“Fighting Words” Doctrine Established by Supreme Court
Chaplinsky v. New Hampshire, decided on this day, was one of many cases involving the Jehovah’s Witnesses that reached the Supreme Court between the late 1930s and the early 1950s. In this case, however, the Court did not uphold the constitutional rights of the Witness plaintiffs, ruling instead that the First Amendment did not protect “fighting words.”
During that time, the Jehovah’s Witnesses were one of the most reviled groups in America, in part because of their hateful anti-Catholic doctrine, but also because of their aggressively confrontational proselytizing tactics. Many of the cases established important new constitutional law protecting First Amendment rights.
The Chaplinsky decision has never been directly reversed by the Court, but subsequent cases have carved out such protections for offensive speech that, apart from threats of imminent lawless action, the decision is virtually null and void.

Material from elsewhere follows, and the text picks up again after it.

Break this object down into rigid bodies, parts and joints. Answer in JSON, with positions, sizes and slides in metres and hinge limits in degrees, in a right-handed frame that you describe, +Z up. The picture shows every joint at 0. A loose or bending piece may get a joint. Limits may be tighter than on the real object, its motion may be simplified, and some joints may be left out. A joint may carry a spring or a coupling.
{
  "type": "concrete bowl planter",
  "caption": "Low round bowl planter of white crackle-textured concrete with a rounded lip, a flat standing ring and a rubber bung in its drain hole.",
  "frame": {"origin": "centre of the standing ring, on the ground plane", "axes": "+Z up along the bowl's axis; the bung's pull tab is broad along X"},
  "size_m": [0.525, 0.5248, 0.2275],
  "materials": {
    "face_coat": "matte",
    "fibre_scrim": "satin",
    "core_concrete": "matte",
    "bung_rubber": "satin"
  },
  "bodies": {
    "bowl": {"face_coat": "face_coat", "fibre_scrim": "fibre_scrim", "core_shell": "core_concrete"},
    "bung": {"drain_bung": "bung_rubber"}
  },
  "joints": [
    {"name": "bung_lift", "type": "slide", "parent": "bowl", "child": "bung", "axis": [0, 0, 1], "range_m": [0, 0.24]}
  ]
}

Over the years, one of the most bitterly contested issues regarding offensive, hateful speech has involved the question of whether the First Amendment protects the free speech rights of Nazis. The ACLU first confronted the issue in the 1930s, and on April 30, 1934 adopted a policy arguing that Nazis do have free speech rights. On the basis of that policy, the ACLU defended a domestic Nazi group in the 1970s when it sought a permit for a demonstration in the heavily Jewish community of Skokie, Illinois, on October 4, 1976. The Village of Skokie sought to prevent the demonstration, but after much legal maneuvering the Seventh Circuit Court of Appeals on May 22, 1978 upheld the First Amendment rights of the Nazi group.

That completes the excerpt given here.